Sebelumnya, Costodia bertugas sebagai verifikator lapangan untuk menjaring siswa Sekolah Rakyat dari desa-desa terpencil. Kini, ia menjadi “mama kos” penuh waktu bagi sembilan siswi binaannya.
“Dulu saya datangi rumah mereka satu per satu, sekarang saya tinggal bareng mereka,” ujarnya sembari tersenyum, ketika ditemui ANTARA.
Ia mengenal betul latar belakang tiap anak asuhnya. Priscilia Marta Lilo dari Desa Oefafi, Tirzayana Athalia dari Oetata, Maiyena dari Pantai Beringin, Putri Magdalena dari Fatukanutu, Akwila Ratu dari Oelomin, Firjin Rabeca dari Pariti, serta Irene, Sofia, dan Melati yang juga berasal dari kawasan sekitar Kupang Timur dan perbukitan Sulamu.
Kebersamaan mereka tidak hanya membentuk kedekatan, tapi juga kerja sama. Jadwal harian dibagi rata; dari menyapu lorong, mengepel kamar, hingga mencuci pakaian sendiri. Tentu, masih ada bantuan wali asuh.
Kalau semuanya dilepaskan ke para anak asuh, sambil tertawa Costodia berujar, satu bungkus sabun cuci dihabiskan untuk satu baju. Maklum, mereka belum terbiasa mandiri untuk mengurusi keperluannya.
Kutu dan boneka
Malam hari, bukan berarti mereka diam dan lelah. Di dalam kamar, ada ritual khusus yang membuat mereka cekikikan sampai larut; berburu kutu rambut.
Firjin dan Irene, dua anak yang tinggal sekamar, punya agenda rutin sebelum tidur. Saling memeriksa kepala, sembari mengaduk-ngaduk rambut satu sama lain, mencari serangga mungil yang kerap bersembunyi di sela-sela helai rambut keriting mereka.
Cerita yang lucu, Firjin punya alasan pribadi. Ia tidak ingin kutu dari kepala Irene berpindah ke boneka beruang pink miliknya yang bernama “Princess”. Boneka itu menjadi benda paling berharga yang ia bawa dari kampung.

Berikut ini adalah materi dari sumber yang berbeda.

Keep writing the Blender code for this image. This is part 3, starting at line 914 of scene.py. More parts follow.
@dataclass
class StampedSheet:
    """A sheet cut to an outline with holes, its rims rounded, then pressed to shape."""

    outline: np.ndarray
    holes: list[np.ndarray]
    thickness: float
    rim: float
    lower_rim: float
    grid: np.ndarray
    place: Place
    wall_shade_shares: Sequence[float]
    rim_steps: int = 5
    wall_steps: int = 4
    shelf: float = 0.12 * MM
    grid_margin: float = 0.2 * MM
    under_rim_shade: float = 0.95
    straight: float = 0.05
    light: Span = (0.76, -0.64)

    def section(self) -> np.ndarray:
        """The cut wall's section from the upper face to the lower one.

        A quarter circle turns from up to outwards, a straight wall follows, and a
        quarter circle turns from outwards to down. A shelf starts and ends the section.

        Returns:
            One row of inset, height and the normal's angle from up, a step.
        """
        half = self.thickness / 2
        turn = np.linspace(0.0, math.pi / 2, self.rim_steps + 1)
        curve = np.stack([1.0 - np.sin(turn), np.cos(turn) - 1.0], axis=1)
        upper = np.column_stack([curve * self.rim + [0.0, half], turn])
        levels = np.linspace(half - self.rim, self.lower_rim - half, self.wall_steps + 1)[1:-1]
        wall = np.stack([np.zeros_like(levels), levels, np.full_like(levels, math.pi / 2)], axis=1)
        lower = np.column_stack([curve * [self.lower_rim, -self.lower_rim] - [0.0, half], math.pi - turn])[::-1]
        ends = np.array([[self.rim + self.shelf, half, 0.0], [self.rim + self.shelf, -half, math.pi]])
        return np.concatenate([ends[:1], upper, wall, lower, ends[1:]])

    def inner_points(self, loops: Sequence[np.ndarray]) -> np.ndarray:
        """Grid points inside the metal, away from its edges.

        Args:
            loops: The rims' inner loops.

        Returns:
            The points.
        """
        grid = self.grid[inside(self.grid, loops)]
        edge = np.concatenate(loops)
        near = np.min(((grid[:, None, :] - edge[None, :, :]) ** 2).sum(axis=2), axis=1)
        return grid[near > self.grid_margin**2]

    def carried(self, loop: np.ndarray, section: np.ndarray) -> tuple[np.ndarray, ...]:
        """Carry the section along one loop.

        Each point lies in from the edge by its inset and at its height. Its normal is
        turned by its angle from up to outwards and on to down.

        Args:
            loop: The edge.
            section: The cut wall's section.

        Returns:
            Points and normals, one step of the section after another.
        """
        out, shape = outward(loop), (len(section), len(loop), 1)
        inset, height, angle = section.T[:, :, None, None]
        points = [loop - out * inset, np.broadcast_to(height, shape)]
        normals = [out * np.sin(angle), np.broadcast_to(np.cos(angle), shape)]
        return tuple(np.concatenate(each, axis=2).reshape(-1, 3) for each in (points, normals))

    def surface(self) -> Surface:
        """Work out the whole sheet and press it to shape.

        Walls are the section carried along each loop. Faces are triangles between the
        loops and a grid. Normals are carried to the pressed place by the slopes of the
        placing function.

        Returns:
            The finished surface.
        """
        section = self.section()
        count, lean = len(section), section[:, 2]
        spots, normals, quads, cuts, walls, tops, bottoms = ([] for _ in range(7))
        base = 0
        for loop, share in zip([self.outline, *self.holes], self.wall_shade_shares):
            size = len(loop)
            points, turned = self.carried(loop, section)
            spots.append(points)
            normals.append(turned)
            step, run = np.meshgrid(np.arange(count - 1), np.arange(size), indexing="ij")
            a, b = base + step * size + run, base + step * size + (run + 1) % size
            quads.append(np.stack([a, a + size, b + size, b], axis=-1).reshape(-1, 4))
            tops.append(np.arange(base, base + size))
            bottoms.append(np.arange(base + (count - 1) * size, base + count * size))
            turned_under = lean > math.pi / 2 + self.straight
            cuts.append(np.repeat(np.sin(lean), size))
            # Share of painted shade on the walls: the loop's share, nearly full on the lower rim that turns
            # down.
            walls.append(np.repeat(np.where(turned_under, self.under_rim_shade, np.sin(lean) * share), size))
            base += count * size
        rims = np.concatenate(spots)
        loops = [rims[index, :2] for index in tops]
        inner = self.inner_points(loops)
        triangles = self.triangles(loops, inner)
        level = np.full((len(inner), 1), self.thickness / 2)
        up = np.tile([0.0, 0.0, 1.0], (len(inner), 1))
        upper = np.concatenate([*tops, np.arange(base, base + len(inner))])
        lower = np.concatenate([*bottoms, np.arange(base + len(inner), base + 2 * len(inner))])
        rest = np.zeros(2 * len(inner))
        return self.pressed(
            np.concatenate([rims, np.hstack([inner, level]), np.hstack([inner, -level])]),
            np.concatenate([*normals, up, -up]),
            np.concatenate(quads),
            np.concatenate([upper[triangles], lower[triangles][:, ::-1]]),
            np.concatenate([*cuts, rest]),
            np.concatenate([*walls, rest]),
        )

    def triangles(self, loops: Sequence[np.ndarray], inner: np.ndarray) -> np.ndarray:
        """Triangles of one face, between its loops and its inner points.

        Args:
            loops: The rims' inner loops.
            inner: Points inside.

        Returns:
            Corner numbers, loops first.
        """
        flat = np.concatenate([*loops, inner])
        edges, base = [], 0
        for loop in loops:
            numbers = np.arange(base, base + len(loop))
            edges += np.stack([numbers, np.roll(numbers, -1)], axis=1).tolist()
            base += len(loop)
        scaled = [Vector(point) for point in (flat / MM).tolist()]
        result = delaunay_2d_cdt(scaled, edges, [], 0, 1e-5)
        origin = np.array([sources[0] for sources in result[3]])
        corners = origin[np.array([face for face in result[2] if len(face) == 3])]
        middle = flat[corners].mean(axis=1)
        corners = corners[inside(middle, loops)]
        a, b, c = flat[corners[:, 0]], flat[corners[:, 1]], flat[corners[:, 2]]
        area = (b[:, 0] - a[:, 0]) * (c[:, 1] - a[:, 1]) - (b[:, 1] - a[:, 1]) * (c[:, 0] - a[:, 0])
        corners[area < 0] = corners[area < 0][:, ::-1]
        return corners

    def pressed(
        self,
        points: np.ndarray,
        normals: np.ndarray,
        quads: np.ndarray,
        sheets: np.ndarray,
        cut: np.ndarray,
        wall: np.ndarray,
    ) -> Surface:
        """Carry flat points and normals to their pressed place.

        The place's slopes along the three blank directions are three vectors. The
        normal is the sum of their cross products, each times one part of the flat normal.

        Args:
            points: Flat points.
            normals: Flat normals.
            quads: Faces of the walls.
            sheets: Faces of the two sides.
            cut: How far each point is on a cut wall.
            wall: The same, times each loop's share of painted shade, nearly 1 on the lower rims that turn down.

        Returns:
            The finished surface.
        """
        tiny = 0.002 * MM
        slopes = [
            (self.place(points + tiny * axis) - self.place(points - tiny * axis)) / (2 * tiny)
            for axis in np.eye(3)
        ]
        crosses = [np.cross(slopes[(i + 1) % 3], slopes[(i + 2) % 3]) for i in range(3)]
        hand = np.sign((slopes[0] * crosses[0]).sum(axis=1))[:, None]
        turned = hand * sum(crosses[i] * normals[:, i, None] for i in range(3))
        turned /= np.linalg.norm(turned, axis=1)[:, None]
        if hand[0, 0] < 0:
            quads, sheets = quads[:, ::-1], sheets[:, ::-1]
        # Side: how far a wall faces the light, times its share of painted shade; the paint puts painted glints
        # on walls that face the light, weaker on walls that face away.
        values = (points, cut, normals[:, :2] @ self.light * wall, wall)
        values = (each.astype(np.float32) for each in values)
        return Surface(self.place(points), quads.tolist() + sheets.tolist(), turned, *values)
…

"Iren, tolong lima kutu sudah saya temukan dari kepala mu," kata Firjin dengan dialek khasnya sambil cekikikan. "Aduh tolong jangan dekat-dekat dulu ke boneka beruang," sambung Firjin, yang disambut tawa melengking Irene.

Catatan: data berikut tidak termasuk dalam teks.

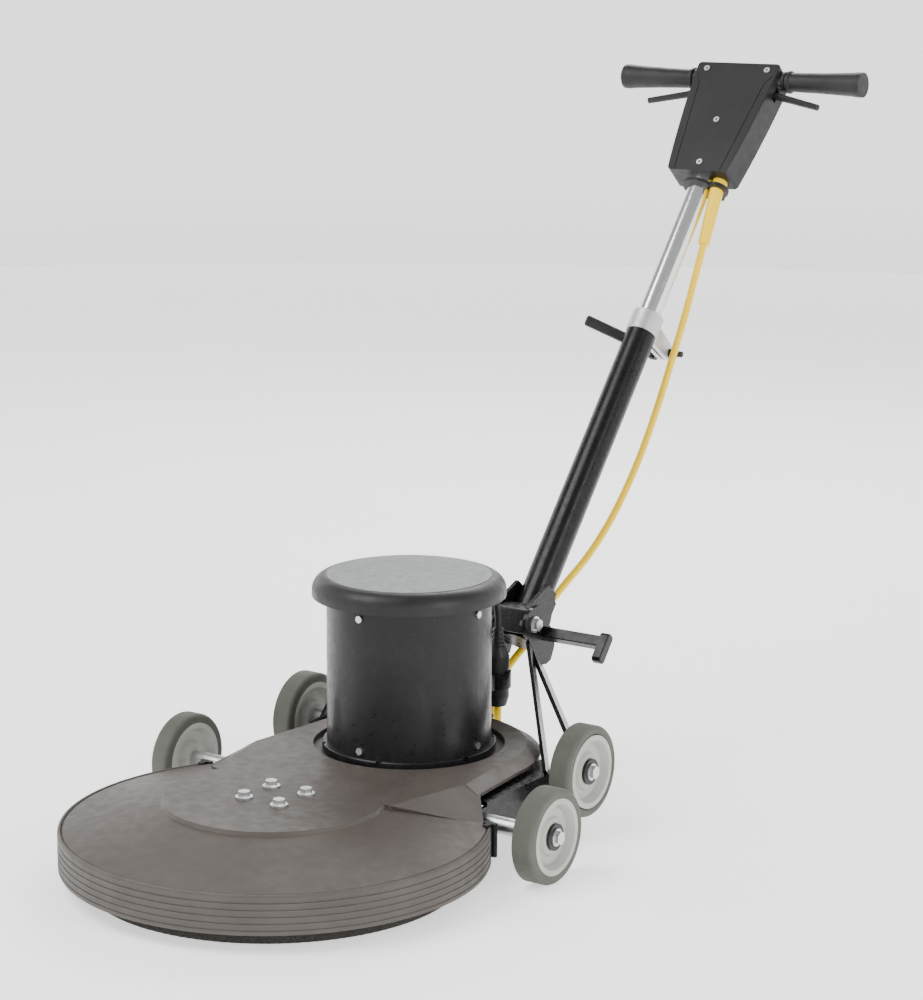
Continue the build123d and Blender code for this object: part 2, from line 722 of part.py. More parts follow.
for end_name, end_wheel in (("front_wheel", FRONT_WHEEL), ("rear_wheel", REAR_WHEEL)):
    for side_name, side_sign in (("left", 1), ("right", -1)):
        build_wheel(f"{end_name}_{side_name}", end_wheel, side_sign)

washer_outer = HUB_RECESS - HUB_GAP - WASHER_THICKNESS
WHEEL_SPOTS = [(wheel, side) for wheel in (FRONT_WHEEL, REAR_WHEEL) for side in (1, -1)]

with BuildPart() as axle_stubs:
    for (outer_x, y, z), side in WHEEL_SPOTS:
        shoulder = WHEEL_WIDTH + HUB_GAP
        plate_gap = outer_x - PLATE_OUT
        with BuildSketch(wheel_plane(outer_x, y, z, side)):
            Polygon(
                (washer_outer, 0),
                (washer_outer, AXLE_RADIUS),
                (shoulder, AXLE_RADIUS),
                (shoulder, 12),
                (plate_gap, 12),
                (plate_gap, 0),
                align=None,
            )
        revolve(axis=wheel_axis(y, z))
save(axle_stubs.part, "axle_stubs")

with BuildPart() as axle_washers:
    for (outer_x, y, z), side in WHEEL_SPOTS:
        with BuildSketch(wheel_plane(outer_x, y, z, side)):
            with Locations((washer_outer + WASHER_THICKNESS / 2, (AXLE_RADIUS + 18.5) / 2)):
                Rectangle(WASHER_THICKNESS, 18.5 - AXLE_RADIUS)
        revolve(axis=wheel_axis(y, z))
save(axle_washers.part, "axle_washers")

with BuildPart() as axle_bolts:
    for (outer_x, y, z), side in WHEEL_SPOTS:
        head = side * (outer_x - washer_outer)
        with BuildSketch(Plane(origin=(head, y, z), z_dir=(side, 0, 0))):
            Circle(12)
        extrude(amount=2)
        with BuildSketch(Plane(origin=(head + 2 * side, y, z), z_dir=(side, 0, 0))):
            RegularPolygon(9.5, 6)
        extrude(amount=6)
save(axle_bolts.part, "axle_bolts")

with BuildPart() as pivot_bolts:
    for side in (1, -1):
        with BuildSketch(Plane(origin=(side * YOKE_OUT, PIVOT_Y, PIVOT_Z), z_dir=(side, 0, 0))):
            Circle(12.5)
        extrude(amount=2.5)
        with BuildSketch(Plane(origin=(side * (YOKE_OUT + 2.5), PIVOT_Y, PIVOT_Z), z_dir=(side, 0, 0))):
            RegularPolygon(9.5, 6)
        extrude(amount=7)
        with BuildSketch(Plane(origin=(side * YOKE_OUT, PIVOT_Y, PIVOT_Z), z_dir=(-side, 0, 0))):
            Circle(PIVOT_RADIUS)
        extrude(amount=30)
save(pivot_bolts.part, "pivot_bolts")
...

Tawa mereka tidak pernah cukup untuk kamar tidak seberapa lebar itu. Putri dan Akwila, dari kamar sebelah, ikut bergabung, membentuk geng pencari kutu malam hari.
Suasana semakin ramai, sampai membuat wali asuh geleng kepala. Bukan marah, tapi tidak kuasa menahan ia ikut melebur melihat gestur Tirza yang centil dan celotehannya bagai pembawa acara gosip di televisi.